* START *

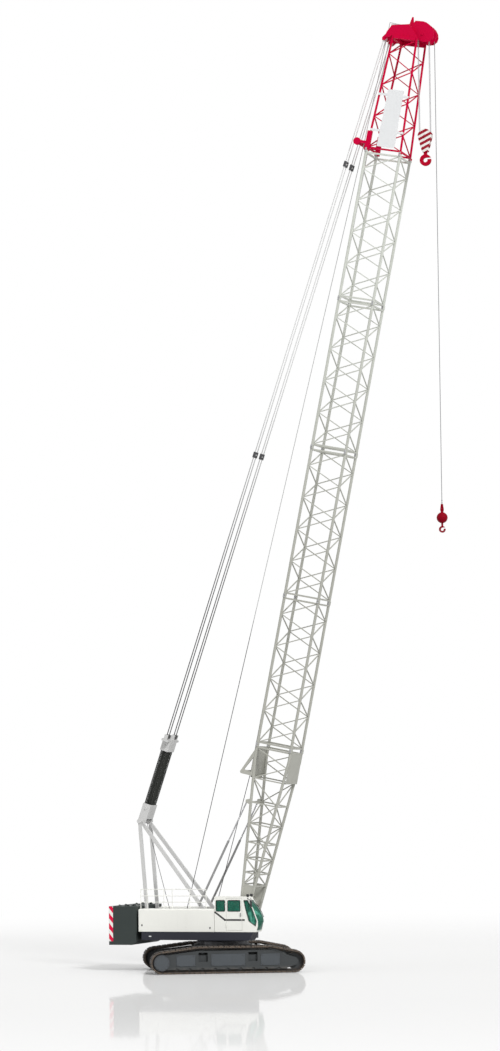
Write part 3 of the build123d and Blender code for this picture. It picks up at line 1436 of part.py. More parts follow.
# Falls and hooks, plumb below the head as the boom stands
MAIN_WORLD = on_boom(*MAIN_SHAFT)
NOSE_WORLD = on_boom(*NOSE_SHAFT)
MAIN_Y = sum(MAIN_SHEAVE_Y) / 2
BLOCK_TOP = MAIN_WORLD[1] - BLOCK_DROP
BLOCK_LOW = BLOCK_TOP - BLOCK_HEIGHT
HOOK_EYE_Z = BLOCK_LOW - HOOK_DROP
SOCKET_TOP = NOSE_WORLD[1] - SOCKET_DROP
BALL_Z = SOCKET_TOP - BALL_DROP
SMALL_HOOK_Z = BALL_Z - SMALL_HOOK_DROP
BLOCK_SHAFT_Z = BLOCK_TOP - 210
BLOCK_SHEAVE = SHEAVE_RADIUS - 8 - ROPE_REACH - 2 * SEAT
with BuildPart() as main_falls:
    for x in (-1, 1):
        for y in MAIN_SHEAVE_Y:
            x_rope = MAIN_WORLD[0] + x * (SHEAVE_RADIUS - 8)
            rod((x_rope, y, BLOCK_SHAFT_Z), (x_rope, y, MAIN_WORLD[1]), ROPE, 6)
save(main_falls, "main_falls")

with BuildPart() as single_fall:
    x_rope = NOSE_WORLD[0] + SHEAVE_RADIUS - 8
    rod((x_rope, SINGLE_SHEAVE_Y, SOCKET_TOP), (x_rope, SINGLE_SHEAVE_Y, NOSE_WORLD[1]), ROPE, 6)
save(single_fall, "single_fall")


def hook(x, z, outer, inner, thickness, y):
    """A hook with its mouth open to the front, its shank above."""
    with BuildSketch(Plane.XZ.offset(-y)) as shape:
        with Locations((x, z)):
            Circle(outer)
            Circle(inner, mode=Mode.SUBTRACT)
        mouth = inner * 0.75
        with Locations((x + outer, z + mouth * 0.9)):
            Rectangle(2 * outer, mouth, mode=Mode.SUBTRACT)
        with Locations((x, z + outer + inner / 2)):
            Rectangle((outer - inner) * 0.9, outer)
    extrude(shape.sketch, amount=thickness / 2, both=True)


with BuildPart() as hook_block:
    x = MAIN_WORLD[0]
    half = BLOCK_THICKNESS / 2
    shoulder = BLOCK_TOP - BLOCK_WIDTH / 2
    for y_face in (MAIN_Y - half, MAIN_Y + half - BLOCK_PLATE):
        with BuildSketch(Plane.XZ.offset(-y_face)) as cheek:
            with BuildLine():
                ThreePointArc(
                    (x - BLOCK_WIDTH / 2, shoulder),
                    (x, BLOCK_TOP),
                    (x + BLOCK_WIDTH / 2, shoulder),
                )
                Polyline(
                    (x + BLOCK_WIDTH / 2, shoulder),
                    (x + BLOCK_FOOT / 2, BLOCK_LOW),
                    (x - BLOCK_FOOT / 2, BLOCK_LOW),
                    (x - BLOCK_WIDTH / 2, shoulder),
                )
            make_face()
        extrude(cheek.sketch, amount=-BLOCK_PLATE)
    foot = rectangle(x - BLOCK_FOOT / 2, x + BLOCK_FOOT / 2, BLOCK_LOW, BLOCK_LOW + 110)
    plate(foot, MAIN_Y - half, MAIN_Y + half)
    pin(x, BLOCK_SHAFT_Z, 30, MAIN_Y - half - 8, MAIN_Y + half + 8)
    for y in MAIN_SHEAVE_Y:
        pin(x, BLOCK_SHAFT_Z, BLOCK_SHEAVE, y - 14, y + 14)
    pin(x, BLOCK_SHAFT_Z, BLOCK_SHEAVE - 20, MAIN_Y - half + 10, MAIN_Y + half - 10)
save(hook_block, "hook_block")

with BuildPart() as main_hook:
    hook(MAIN_WORLD[0], HOOK_EYE_Z, HOOK_OUTER, HOOK_INNER, HOOK_THICKNESS, MAIN_Y)
    top = BLOCK_LOW - SEAT
    split(bisect_by=Plane.XY.offset(top), keep=Keep.BOTTOM)
save(main_hook, "main_hook")

with BuildPart() as ball_hook:
    x = NOSE_WORLD[0] + SHEAVE_RADIUS - 8
    turns = [radians(180 * k / BALL_RINGS) for k in range(BALL_RINGS + 1)]
    with BuildSketch(Plane(origin=(x, SINGLE_SHEAVE_Y, 0), x_dir=(1, 0, 0), z_dir=(0, -1, 0))):
        with BuildLine():
            Polyline(
                *[(BALL_RADIUS * sin(t), BALL_Z + BALL_RADIUS * cos(t)) for t in turns],
                close=True,
            )
        make_face()
    revolve(axis=Axis((x, SINGLE_SHEAVE_Y, 0), (0, 0, 1)))
    plate(
        (
            (x - 24, SOCKET_TOP - SEAT),
            (x + 24, SOCKET_TOP - SEAT),
            (x + 46, SOCKET_TOP - 150),
            (x + 30, BALL_Z + BALL_RADIUS - 10),
            (x - 30, BALL_Z + BALL_RADIUS - 10),
            (x - 46, SOCKET_TOP - 150),
        ),
        SINGLE_SHEAVE_Y - 22,
        SINGLE_SHEAVE_Y + 22,
    )
    hook(x, SMALL_HOOK_Z, SMALL_HOOK_OUTER, SMALL_HOOK_INNER, SMALL_HOOK_THICKNESS, SINGLE_SHEAVE_Y)
    rod((x, SINGLE_SHEAVE_Y, SMALL_HOOK_Z + SMALL_HOOK_OUTER - 10), (x, SINGLE_SHEAVE_Y, BALL_Z), 50)
save(ball_hook, "ball_hook")

# Handrails along the right house's roof
with BuildPart() as handrails:
    y = -UPPER_HALF_WIDTH + RAIL_INSET
    for z in RAIL_HEIGHTS:
        rod((RAIL_POSTS[0], y, HOUSE_TOP + z), (RAIL_POSTS[-1], y, HOUSE_TOP + z), RAIL, 6)
    for x in RAIL_POSTS:
        rod((x, y, HOUSE_TOP + SEAT), (x, y, HOUSE_TOP + RAIL_HEIGHTS[-1]), RAIL, 6)
save(handrails, "handrails")
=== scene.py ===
# %% [markdown]
# This lesson dresses a crawler crane. The solid model comes in already built,
# with every piece on the body that moves it. Here it gets its paint, wear,
# glass, ropes and small fittings, then a floor, lights and a camera.

# %% Load the solid model
import math

import bpy
from mathutils import Matrix, Vector


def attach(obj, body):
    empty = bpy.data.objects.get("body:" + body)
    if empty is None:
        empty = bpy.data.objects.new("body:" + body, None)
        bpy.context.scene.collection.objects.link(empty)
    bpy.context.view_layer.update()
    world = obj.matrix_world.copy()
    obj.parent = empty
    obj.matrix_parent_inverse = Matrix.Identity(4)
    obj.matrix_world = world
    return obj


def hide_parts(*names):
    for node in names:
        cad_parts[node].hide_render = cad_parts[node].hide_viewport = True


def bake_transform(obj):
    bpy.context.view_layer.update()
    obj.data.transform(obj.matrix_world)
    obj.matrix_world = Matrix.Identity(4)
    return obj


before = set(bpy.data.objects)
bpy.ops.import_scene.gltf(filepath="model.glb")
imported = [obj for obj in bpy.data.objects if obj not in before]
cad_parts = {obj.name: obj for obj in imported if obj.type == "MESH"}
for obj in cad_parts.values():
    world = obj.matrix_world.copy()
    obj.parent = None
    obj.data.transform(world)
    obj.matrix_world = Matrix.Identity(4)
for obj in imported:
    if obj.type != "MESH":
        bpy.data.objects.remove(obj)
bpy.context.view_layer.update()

# %% [markdown]
# The camera comes first, because it decides how large each detail shows. The
# crane was seen from about 85 metres away and from near the ground, so a long
# lens is used. The camera looks up a little and leans by 0.6 of a degree.

# %% Camera
CAMERA_PLACE = (28.44, -79.73, 4.815)
HEADING, PITCH, ROLL = math.radians(19.051), math.radians(4.83), math.radians(0.62)
FOCAL_PIXELS = 3127
LONG_SIDE = 1051
FILM_WIDTH = 36
FARTHEST = 2000

ahead = Vector((-math.sin(HEADING) * math.cos(PITCH), math.cos(HEADING) * math.cos(PITCH), math.sin(PITCH)))
across = Vector((math.cos(HEADING), math.sin(HEADING), 0))
upward = across.cross(ahead)
right = across * math.cos(ROLL) - upward * math.sin(ROLL)
top = across * math.sin(ROLL) + upward * math.cos(ROLL)

bpy.ops.object.camera_add()
camera = bpy.context.object
camera.name = "camera"
camera.matrix_world = Matrix(
    (
        (right.x, top.x, -ahead.x, CAMERA_PLACE[0]),
        (right.y, top.y, -ahead.y, CAMERA_PLACE[1]),
        (right.z, top.z, -ahead.z, CAMERA_PLACE[2]),
        (0, 0, 0, 1),
    )
)
camera.data.sensor_width = FILM_WIDTH
camera.data.lens = FOCAL_PIXELS / LONG_SIDE * FILM_WIDTH
camera.data.clip_end = FARTHEST
bpy.context.scene.camera = camera
print("lens:", round(camera.data.lens, 1), "mm")

# %% [markdown]
# Shader maths reads best as plain arithmetic. This small class wraps a node's
# output, so that adding, multiplying or comparing two of them adds the right
# Math node. A finish is one material, and every other node comes from its one
# node method, which takes the node's settings first and then its inputs.


# %% Arithmetic on shader sockets
class Value:
    """A node's output that Python can do sums with."""

    def __init__(self, finish, socket):
        self.finish, self.socket = finish, socket

    def math(self, operation, *others):
        return self.finish.node("ShaderNodeMath", {"operation": operation}, (self, *others))

    def __add__(self, other):
        return self.math("ADD", other)

    def __sub__(self, other):
        return self.math("SUBTRACT", other)

    def __mul__(self, other):
        return self.math("MULTIPLY", other)

    def __truediv__(self, other):
        return self.math("DIVIDE", other)

    def __rsub__(self, other):
        return self.finish.node("ShaderNodeMath", {"operation": "SUBTRACT"}, (other, self))

    def __gt__(self, other):
        return self.math("GREATER_THAN", other)

    __radd__, __rmul__ = __add__, __mul__

    def fraction(self):
        return self.math("FRACT")

    def clamped(self):
        return self.finish.node("ShaderNodeClamp", {}, (self, 0.0, 1.0))

    def fade(self, low, high):
        """0 at low and below, 1 at high and above, smooth between them."""
        settings = {"interpolation_type": "SMOOTHSTEP"}
        return self.finish.node("ShaderNodeMapRange", settings, (self, low, high, 0.0, 1.0))


NOISE_ROUGHNESS = 0.55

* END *

> _Problem statement_: Starting at the line that contains "# Handrails along the right house's roof" and ending at the line that contains "in imported if", repeat each line exactly, both ends included, and nothing else.

> _Complete response_:
# Handrails along the right house's roof
with BuildPart() as handrails:
    y = -UPPER_HALF_WIDTH + RAIL_INSET
    for z in RAIL_HEIGHTS:
        rod((RAIL_POSTS[0], y, HOUSE_TOP + z), (RAIL_POSTS[-1], y, HOUSE_TOP + z), RAIL, 6)
    for x in RAIL_POSTS:
        rod((x, y, HOUSE_TOP + SEAT), (x, y, HOUSE_TOP + RAIL_HEIGHTS[-1]), RAIL, 6)
save(handrails, "handrails")
=== scene.py ===
# %% [markdown]
# This lesson dresses a crawler crane. The solid model comes in already built,
# with every piece on the body that moves it. Here it gets its paint, wear,
# glass, ropes and small fittings, then a floor, lights and a camera.

# %% Load the solid model
import math

import bpy
from mathutils import Matrix, Vector


def attach(obj, body):
    empty = bpy.data.objects.get("body:" + body)
    if empty is None:
        empty = bpy.data.objects.new("body:" + body, None)
        bpy.context.scene.collection.objects.link(empty)
    bpy.context.view_layer.update()
    world = obj.matrix_world.copy()
    obj.parent = empty
    obj.matrix_parent_inverse = Matrix.Identity(4)
    obj.matrix_world = world
    return obj


def hide_parts(*names):
    for node in names:
        cad_parts[node].hide_render = cad_parts[node].hide_viewport = True


def bake_transform(obj):
    bpy.context.view_layer.update()
    obj.data.transform(obj.matrix_world)
    obj.matrix_world = Matrix.Identity(4)
    return obj


before = set(bpy.data.objects)
bpy.ops.import_scene.gltf(filepath="model.glb")
imported = [obj for obj in bpy.data.objects if obj not in before]
cad_parts = {obj.name: obj for obj in imported if obj.type == "MESH"}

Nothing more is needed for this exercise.